Pedro Navarro, Count of Oliveto (c. 1460 – 28 August 1528) was a Navarrese military engineer and general who participated in the War of the League of Cambrai. At the Battle of Ravenna in 1512, he commanded the Spanish and Papal infantry, but was captured by the French. In the service of Francis I of France, he would supervise the French crossing of the Alps before the Battle of Novara in 1513.

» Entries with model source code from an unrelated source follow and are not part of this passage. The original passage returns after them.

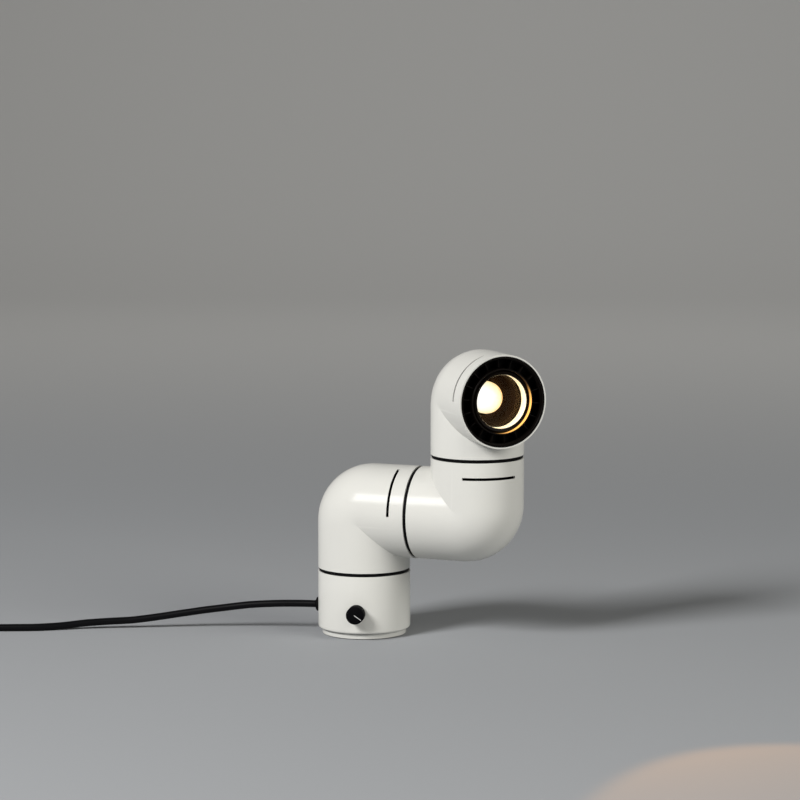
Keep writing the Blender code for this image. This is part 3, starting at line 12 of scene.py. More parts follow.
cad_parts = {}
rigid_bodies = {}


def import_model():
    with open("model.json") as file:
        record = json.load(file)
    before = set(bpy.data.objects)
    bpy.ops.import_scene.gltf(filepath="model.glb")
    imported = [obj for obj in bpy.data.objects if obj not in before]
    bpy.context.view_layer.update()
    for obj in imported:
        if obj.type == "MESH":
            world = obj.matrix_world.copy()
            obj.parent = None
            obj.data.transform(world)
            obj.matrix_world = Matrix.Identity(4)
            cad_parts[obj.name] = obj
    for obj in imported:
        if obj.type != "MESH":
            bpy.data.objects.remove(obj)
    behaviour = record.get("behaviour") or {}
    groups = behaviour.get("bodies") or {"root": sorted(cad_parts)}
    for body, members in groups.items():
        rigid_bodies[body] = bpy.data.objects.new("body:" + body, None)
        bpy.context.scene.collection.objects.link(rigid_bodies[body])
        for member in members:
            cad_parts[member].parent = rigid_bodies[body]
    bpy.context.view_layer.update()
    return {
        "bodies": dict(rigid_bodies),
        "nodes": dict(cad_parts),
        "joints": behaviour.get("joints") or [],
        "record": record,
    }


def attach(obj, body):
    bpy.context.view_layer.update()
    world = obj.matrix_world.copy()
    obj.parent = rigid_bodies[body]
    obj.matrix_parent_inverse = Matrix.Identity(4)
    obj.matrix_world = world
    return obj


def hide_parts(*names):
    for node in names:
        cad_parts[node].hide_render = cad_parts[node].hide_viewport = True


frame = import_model()

bl_info = {
    "name": "Elbow tube lamp",
    "version": (1, 0, 0),
    "blender": (4, 5, 0),
    "location": "3D View > Sidebar > Lamp",
    "description": "Models the lamp's shells, rings, knob, light unit and cord round its solids",
    "category": "Object",
}

QUARTER = math.pi / 2
SAME_POINT = 1e-6  # corners this close together are one
NEAR = 1e-5  # slack in the tests that find edges and faces by their place
SEAT_GAP = 0.0003  # between two pieces that are seated in each other
CUT_PAST = 0.002  # how far a cutter reaches past the wall that it cuts


def length(name, default, description=""):
    return FloatProperty(name=name, description=description, default=default, unit="LENGTH", precision=5)


def colour(name, default, description):
    return FloatVectorProperty(name=name, description=description, default=default, subtype="COLOR", size=3)


class LampTubeSizes(bpy.types.PropertyGroup):
    """Sizes of the shells and of the seams between them."""

    radius: length("Tube radius", 0.0400, "Outside radius of the base and the elbows")
    wall: length("Wall", 0.0016, "Thickness of the moulded shells")
    bend: length("Bend radius", 0.0095, "Radius of an elbow's bend at its centreline")
    leg: length("Leg", 0.0505, "From an elbow's corner to its end")
    mouth_leg: length("Mouth leg", 0.0519, "From the head's corner to its mouth")
    seam: length("Seam", 0.0030, "Height of the gap that shows a black ring")
    ring_recess: length("Ring recess", 0.00095, "How far a black ring stands back")
    base_top: length("Base height", 0.0552, "From the table to the first seam")
    base_bottom: length("Shell bottom", 0.0051, "From the table to the base shell's lower edge")
    edge: length("Edge radius", 0.0025, "Rounding of the base shell's lower edge")
    lip: length("Lip radius", 0.0002, "Rounding of the tubes' ends")
    slot_width: length("Slot width", 0.0023)
    slot_setback: length("Slot setback", 0.0124, "From a vent slot to the end of its leg")
    control_height: length("Control height", 0.0238, "From the table to the knob's and the cord's centres")
    facets: IntProperty(name="Facets", description="Sides of the round shells", default=96, min=24)


class LampKnobSizes(bpy.types.PropertyGroup):
    """Sizes of the dimmer knob."""

    radius: length("Radius", 0.0077, "Outside radius of the knob")
    depth: length("Length", 0.0105, "From the knob's back to its face")
    standoff: length("Standoff", 0.0010, "Gap between the base and the knob")
    chamfer: length("Chamfer", 0.0006, "Width of the rim's chamfer")
    pointer_length: length("Pointer length", 0.0072)
    pointer_width: length("Pointer width", 0.0005)
    pointer_angle: FloatProperty(
        name="Pointer angle",
        description="Clockwise from twelve o'clock",
        default=math.radians(125),
        subtype="ANGLE",
    )


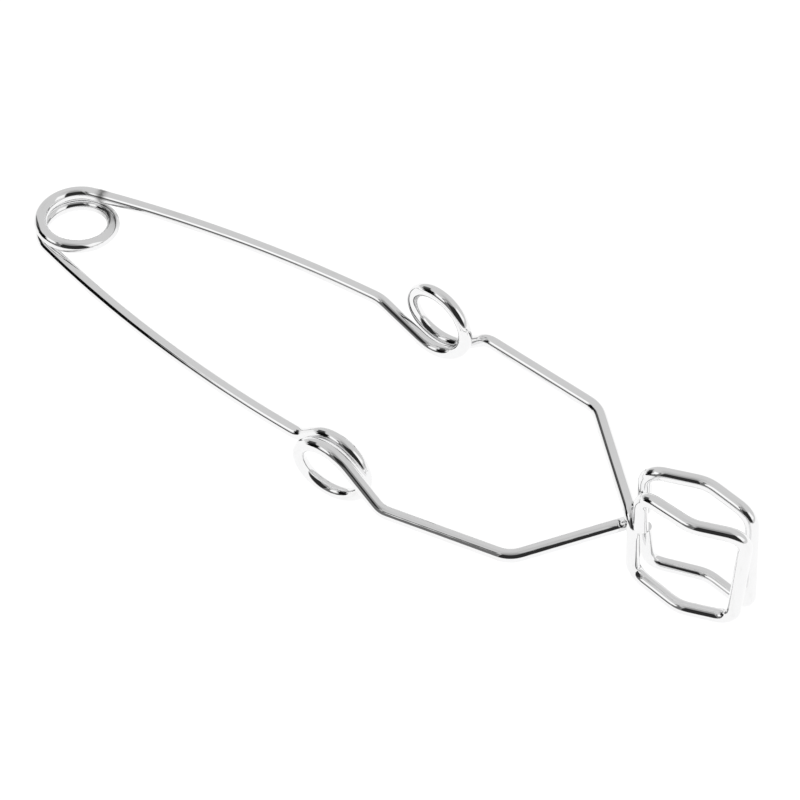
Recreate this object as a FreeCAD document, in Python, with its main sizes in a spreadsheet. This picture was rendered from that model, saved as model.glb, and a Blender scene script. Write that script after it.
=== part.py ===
import FreeCAD, Part

# Spring-wire test tube holder: one length of round wire with a sprung coil at the rear, a finger ring
# in each leg, and two open jaws at the front. The legs cross just behind the jaws, so squeezing the
# finger rings together opens the jaws.
#
# Frame: origin at the centre of the coil, +X from the coil to the jaws, +Y to the left, +Z up.
# The right leg is formed like the left one and turned half a turn about X, with its own hand-made
# lengths and angles. Every section of the wire is one body, and neighbours meet face to face.

import math
import os

import Sketcher
from FreeCAD import Matrix, Placement, Rotation, Vector

UP = Vector(0, 0, 1)
DOWN = Vector(0, 0, -1)
HALF_TURN_ABOUT_X = Rotation(Vector(1, 0, 0), 180)
NO_TURN = Rotation()

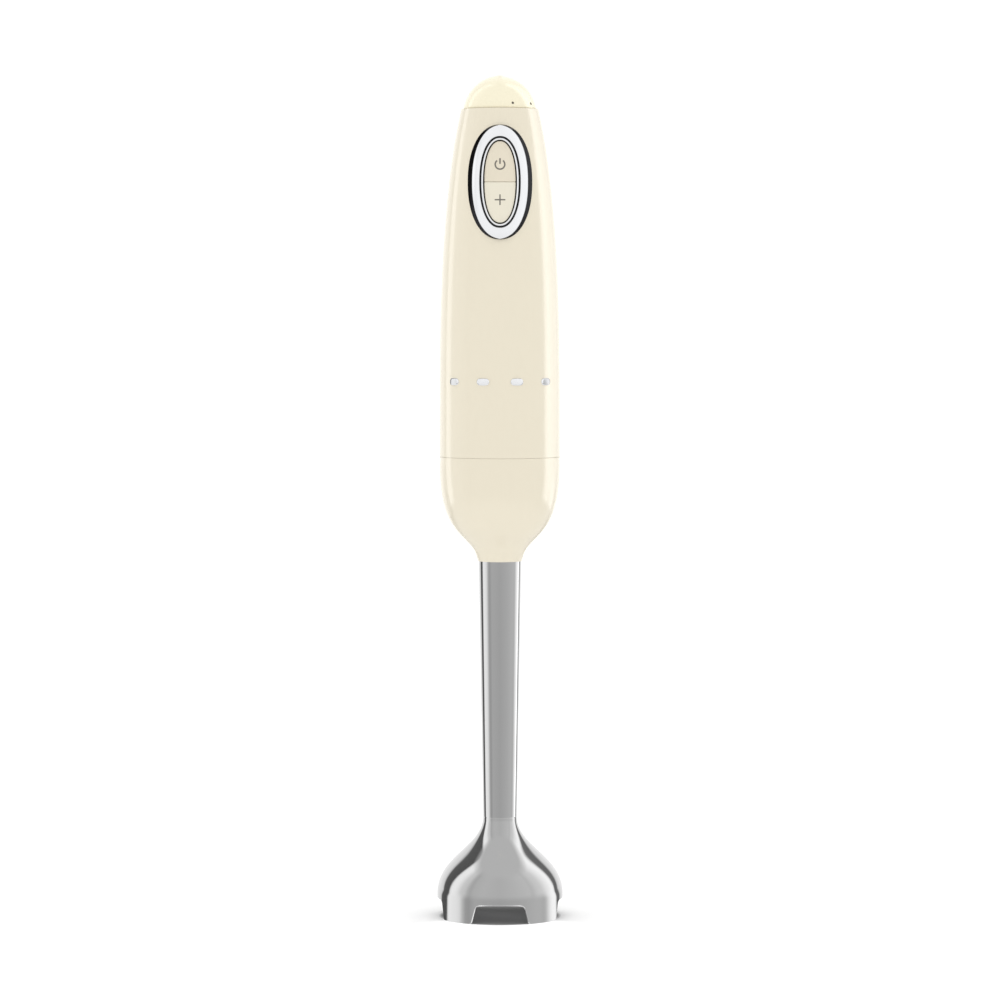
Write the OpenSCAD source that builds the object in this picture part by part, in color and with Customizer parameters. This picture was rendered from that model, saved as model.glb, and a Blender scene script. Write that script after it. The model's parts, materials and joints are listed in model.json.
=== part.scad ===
// Immersion blender with a detachable blending arm, standing on the rim of its blade guard.
// Millimetres. +Z runs up the tool, the buttons face -Y, and the origin is the centre of the guard's rim.

/* [Overall] */
// Height from the guard's rim to the joint between arm and handle
arm_h = 220; // [218:0.5:222]
// Length of the handle's shells, from that joint to the speed dial
handle_h = 165; // [164:0.5:166]
// Widest outer radius of the handle and of the arm's collar
handle_r = 29; // [28.5:0.25:30]
// Wall thickness of the moulded shells
shell_wall = 2.4; // [2:0.1:2.5]

/* [Blending arm] */
// Outer radius of the blade guard where it swells most
guard_r = 30; // [29.5:0.25:32]
// Thickness of the guard's drawn steel
guard_wall = 1.2; // [1:0.1:1.4]
// Height of the four windows in the guard's rim
window_h = 9.2; // [8:0.2:10]
// Outer radius of the steel tube where it leaves the collar
tube_top_r = 10.1; // [10:0.05:10.2]
// Outer radius of the steel tube where the guard starts
tube_foot_r = 8; // [7.9:0.05:8.1]
// Radius of the blade, from its axis to a tip
blade_r = 20.5; // [18:0.5:21]

/* [Buttons] */
// Half width of the chrome bezel, seen from the front
bezel_w = 15.2; // [14.8:0.2:15.6]
// Half height of the chrome bezel
bezel_h = 27; // [26.6:0.2:27.4]
// How far a button travels when it is pressed
button_travel = 1.2; // [0.8:0.1:1.3]

/* [Dial and cord] */
// Radius of the speed dial at its lower edge
dial_r = 17.5; // [17:0.1:17.6]
// Height of the speed dial's dome
dial_h = 16; // [15:0.5:17]
// Radius of the hole that the cord's gland leaves open
cord_hole_r = 3.6; // [3:0.1:3.8]

/* [Hidden] */
$fn = 96;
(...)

He is widely regarded as the inventor of modern siege mines.

==Biography==
Navarro was probably born at Garde in the Navarrese valley of Roncal. Little is known of his early life. He began his military career in the service of Cardinal Juan de Aragon prior to 1485. He fought against the Barbary pirates in Italy as a condottiero. Enlisted by Gonzalo Fernández de Córdoba in 1499, he took part in the capture and siege of Cephalonia in 1500. He invented the landmine, and his skillful employment of mines allowed for the breaching of the walls of the Turkish fortress. He continued in the service of Córdoba and went on to Naples, and defended Canosa in 1502 and Taranto in 1503 against the French. He supervised the construction of the field fortifications at the Battle of Cerignola, that enabled Córdoba to win his battle with Louis d'Armagnac, Duke of Nemours on 28 April. He played a major role in the Spanish victory at the Garigliano River on 29 December 1503 and was created count of Oliveto for his services.

After returning to Spain in 1507, he had a falling out with Córdoba, who retired from the battlefields. Navarro took part in the North Africa expeditions of Cardinal Cisneros. Navarro assisted in the capture of the Peñón de Vélez de la Gomera in 1508 by employing a floating battery of his own design during the battle. He went on to fight at the capture of Mazalquivir (Mers-el-Kébir) and Oran in 1509. Navarro personally led the Spanish forces during the conquest of Bougie (Béjaïa), Algiers, Tunis, Tlemcen, and Tripoli in 1510. He enlisted in the service of Ramon de Cardona viceroy of Naples and returned to Italy upon hearing of a new war against France in 1511. He constructed a number of light carts mounted with light artillery pieces in organ gun shape designed to break up enemy formations in 1512.

Despite his efforts, the Spanish Papal army was defeated in the Battle of Ravenna on 11 April 1512, and he was captured by the French, whose Gaston de Foix had died at the battle. Ferdinand II of Aragon refused to ransom him, and Navarro eventually entered the service of Francis I of France. Navarro went on to accompany the French armies in their campaign against Milan (1515–1516), and he fought alongside King Francis against the Swiss at the battle of Marignano (13–14 September 1515). Continuing in French service, he fought at the Battle of Bicocca (27 April 1522) and was taken prisoner when the Spaniards under Prospero Colonna and Fernando d'Ávalos captured Genoa in May of the same year.

Released after the Treaty of Madrid (14 January 1526), he returned to French service, again being taken prisoner while serving the new French expedition in Italy (1527). He died, aged around 68, in the prison of Castel Nuovo at Naples at the end of August 1528, possibly smothered with a pillow.